## [Work to be completed]
In the listing that follows, the range to quote begins at the line that has "557 of scene.py on. This part finishes it." and ends after the line that has "return np.concatenate(out)"; quote it verbatim and add nothing.

## [Supplied information]
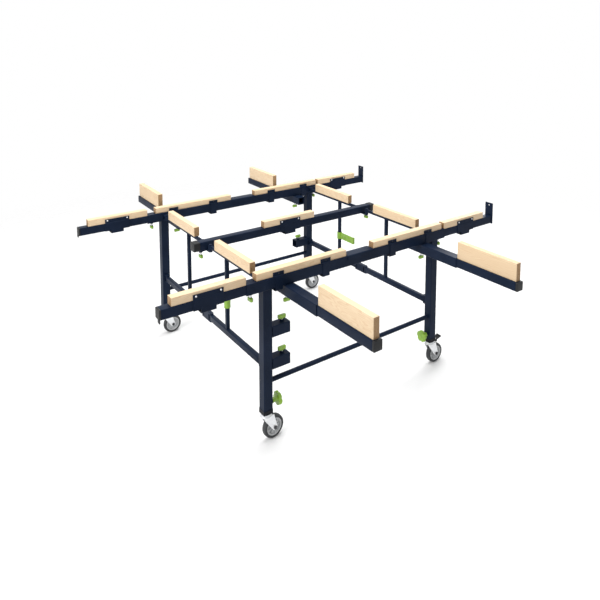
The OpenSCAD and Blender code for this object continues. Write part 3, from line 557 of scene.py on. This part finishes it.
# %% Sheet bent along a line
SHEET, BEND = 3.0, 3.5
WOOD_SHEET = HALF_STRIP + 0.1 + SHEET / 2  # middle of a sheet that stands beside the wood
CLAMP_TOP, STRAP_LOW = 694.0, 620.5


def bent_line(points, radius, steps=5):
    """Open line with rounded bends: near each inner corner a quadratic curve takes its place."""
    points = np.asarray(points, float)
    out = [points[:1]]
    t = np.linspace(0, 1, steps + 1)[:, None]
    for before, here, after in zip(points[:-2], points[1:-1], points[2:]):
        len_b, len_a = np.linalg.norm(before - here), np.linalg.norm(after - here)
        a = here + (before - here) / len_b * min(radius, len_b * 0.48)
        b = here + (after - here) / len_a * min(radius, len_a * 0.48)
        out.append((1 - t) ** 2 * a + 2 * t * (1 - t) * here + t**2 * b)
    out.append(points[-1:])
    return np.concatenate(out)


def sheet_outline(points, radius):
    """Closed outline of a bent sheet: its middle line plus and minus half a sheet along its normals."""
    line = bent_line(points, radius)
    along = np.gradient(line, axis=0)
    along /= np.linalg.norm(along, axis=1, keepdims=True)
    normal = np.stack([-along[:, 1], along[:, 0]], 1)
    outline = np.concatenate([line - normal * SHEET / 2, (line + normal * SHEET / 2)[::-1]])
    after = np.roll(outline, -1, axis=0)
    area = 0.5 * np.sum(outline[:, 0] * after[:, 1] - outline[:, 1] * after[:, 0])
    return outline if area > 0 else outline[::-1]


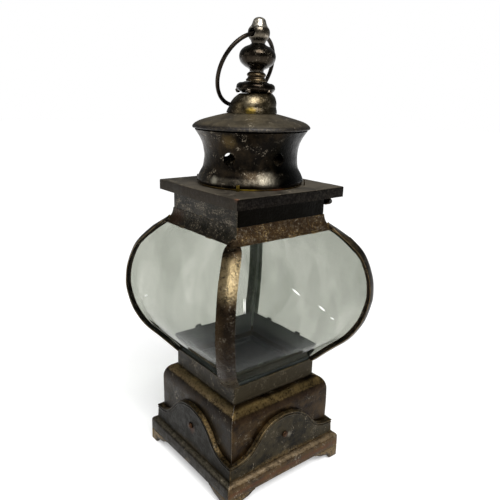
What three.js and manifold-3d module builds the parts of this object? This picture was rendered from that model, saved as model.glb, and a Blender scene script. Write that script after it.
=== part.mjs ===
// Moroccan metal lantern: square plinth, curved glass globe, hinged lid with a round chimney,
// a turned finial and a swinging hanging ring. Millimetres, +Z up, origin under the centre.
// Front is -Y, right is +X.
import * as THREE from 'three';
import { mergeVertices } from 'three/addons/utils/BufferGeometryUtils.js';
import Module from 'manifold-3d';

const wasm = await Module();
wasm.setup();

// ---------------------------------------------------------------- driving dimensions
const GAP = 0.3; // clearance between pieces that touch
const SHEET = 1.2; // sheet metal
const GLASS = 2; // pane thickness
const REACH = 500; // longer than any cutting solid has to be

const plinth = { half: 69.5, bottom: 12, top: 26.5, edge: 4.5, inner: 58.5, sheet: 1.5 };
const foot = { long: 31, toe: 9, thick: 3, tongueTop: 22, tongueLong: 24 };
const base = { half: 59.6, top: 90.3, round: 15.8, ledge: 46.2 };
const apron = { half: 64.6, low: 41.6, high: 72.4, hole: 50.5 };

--

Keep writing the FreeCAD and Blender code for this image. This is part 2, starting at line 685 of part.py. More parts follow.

--

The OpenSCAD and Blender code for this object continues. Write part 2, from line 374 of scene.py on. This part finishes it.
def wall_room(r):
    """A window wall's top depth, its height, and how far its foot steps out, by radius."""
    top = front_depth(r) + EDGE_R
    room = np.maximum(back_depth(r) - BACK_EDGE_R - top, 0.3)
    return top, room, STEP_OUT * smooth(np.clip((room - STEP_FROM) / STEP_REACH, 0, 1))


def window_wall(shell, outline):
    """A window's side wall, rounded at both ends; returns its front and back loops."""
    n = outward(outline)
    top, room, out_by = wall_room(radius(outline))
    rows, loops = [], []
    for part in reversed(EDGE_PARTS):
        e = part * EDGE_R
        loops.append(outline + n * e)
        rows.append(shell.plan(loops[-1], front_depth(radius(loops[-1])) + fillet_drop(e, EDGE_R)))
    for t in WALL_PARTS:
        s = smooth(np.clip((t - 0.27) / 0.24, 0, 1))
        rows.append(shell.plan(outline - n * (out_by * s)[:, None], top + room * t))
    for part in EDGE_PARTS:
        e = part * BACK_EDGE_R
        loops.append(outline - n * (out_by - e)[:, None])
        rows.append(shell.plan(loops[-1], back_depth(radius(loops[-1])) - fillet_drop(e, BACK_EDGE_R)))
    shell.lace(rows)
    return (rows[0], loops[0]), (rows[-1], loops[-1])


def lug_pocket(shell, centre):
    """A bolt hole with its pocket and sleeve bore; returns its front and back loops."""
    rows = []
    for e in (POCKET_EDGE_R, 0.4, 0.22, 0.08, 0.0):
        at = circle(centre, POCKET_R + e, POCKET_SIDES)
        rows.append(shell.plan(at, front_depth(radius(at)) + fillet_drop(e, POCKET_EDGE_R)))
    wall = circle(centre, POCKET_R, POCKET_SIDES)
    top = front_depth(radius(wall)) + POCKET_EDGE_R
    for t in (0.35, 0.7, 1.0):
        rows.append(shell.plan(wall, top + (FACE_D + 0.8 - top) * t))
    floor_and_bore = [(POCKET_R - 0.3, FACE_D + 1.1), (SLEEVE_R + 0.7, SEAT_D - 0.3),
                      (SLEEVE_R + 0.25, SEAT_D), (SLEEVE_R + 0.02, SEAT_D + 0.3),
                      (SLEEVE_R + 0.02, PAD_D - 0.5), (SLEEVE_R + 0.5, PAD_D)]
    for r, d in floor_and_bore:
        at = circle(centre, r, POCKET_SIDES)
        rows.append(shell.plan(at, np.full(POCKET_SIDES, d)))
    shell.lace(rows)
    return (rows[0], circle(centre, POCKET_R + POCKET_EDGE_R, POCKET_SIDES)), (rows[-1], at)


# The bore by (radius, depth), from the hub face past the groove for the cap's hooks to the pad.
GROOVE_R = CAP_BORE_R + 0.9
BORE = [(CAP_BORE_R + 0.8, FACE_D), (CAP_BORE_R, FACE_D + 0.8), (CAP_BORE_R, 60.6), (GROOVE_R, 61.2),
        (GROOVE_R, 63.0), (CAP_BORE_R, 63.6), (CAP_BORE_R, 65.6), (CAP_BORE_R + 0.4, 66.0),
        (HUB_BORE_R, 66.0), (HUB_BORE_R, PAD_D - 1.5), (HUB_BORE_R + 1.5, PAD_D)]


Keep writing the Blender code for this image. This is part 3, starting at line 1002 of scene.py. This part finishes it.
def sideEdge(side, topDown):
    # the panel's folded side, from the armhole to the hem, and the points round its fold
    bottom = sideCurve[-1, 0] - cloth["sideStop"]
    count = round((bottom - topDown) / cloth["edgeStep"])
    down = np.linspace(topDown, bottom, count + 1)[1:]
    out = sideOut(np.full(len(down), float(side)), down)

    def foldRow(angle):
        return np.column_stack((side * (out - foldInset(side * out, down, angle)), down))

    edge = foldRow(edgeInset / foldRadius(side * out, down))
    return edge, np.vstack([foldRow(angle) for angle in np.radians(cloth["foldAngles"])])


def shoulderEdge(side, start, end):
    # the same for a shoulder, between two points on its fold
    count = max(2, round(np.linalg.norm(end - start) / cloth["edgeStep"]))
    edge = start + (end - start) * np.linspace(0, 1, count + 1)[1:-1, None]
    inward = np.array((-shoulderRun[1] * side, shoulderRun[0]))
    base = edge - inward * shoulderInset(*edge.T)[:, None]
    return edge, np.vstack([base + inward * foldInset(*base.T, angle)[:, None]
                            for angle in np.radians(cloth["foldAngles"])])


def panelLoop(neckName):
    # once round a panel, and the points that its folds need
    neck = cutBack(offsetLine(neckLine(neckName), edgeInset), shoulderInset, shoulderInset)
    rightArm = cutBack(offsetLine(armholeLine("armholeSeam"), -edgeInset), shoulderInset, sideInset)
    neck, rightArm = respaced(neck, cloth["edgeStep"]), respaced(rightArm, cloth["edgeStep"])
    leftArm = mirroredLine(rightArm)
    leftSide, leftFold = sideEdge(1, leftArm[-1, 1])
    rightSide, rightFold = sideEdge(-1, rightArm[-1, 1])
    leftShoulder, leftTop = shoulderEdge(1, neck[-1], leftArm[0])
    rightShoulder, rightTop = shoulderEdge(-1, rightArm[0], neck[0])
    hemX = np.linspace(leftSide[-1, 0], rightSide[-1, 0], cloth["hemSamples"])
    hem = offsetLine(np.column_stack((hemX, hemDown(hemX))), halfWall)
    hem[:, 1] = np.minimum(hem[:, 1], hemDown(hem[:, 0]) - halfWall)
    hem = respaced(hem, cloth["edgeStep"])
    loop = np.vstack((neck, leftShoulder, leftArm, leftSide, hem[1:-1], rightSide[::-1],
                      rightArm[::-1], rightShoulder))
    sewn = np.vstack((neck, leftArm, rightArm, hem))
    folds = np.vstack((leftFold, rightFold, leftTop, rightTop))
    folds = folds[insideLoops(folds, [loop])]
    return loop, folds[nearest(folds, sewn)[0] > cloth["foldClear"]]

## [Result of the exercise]
The OpenSCAD and Blender code for this object continues. Write part 3, from line 557 of scene.py on. This part finishes it.
# %% Sheet bent along a line
SHEET, BEND = 3.0, 3.5
WOOD_SHEET = HALF_STRIP + 0.1 + SHEET / 2  # middle of a sheet that stands beside the wood
CLAMP_TOP, STRAP_LOW = 694.0, 620.5


def bent_line(points, radius, steps=5):
    """Open line with rounded bends: near each inner corner a quadratic curve takes its place."""
    points = np.asarray(points, float)
    out = [points[:1]]
    t = np.linspace(0, 1, steps + 1)[:, None]
    for before, here, after in zip(points[:-2], points[1:-1], points[2:]):
        len_b, len_a = np.linalg.norm(before - here), np.linalg.norm(after - here)
        a = here + (before - here) / len_b * min(radius, len_b * 0.48)
        b = here + (after - here) / len_a * min(radius, len_a * 0.48)
        out.append((1 - t) ** 2 * a + 2 * t * (1 - t) * here + t**2 * b)
    out.append(points[-1:])
    return np.concatenate(out)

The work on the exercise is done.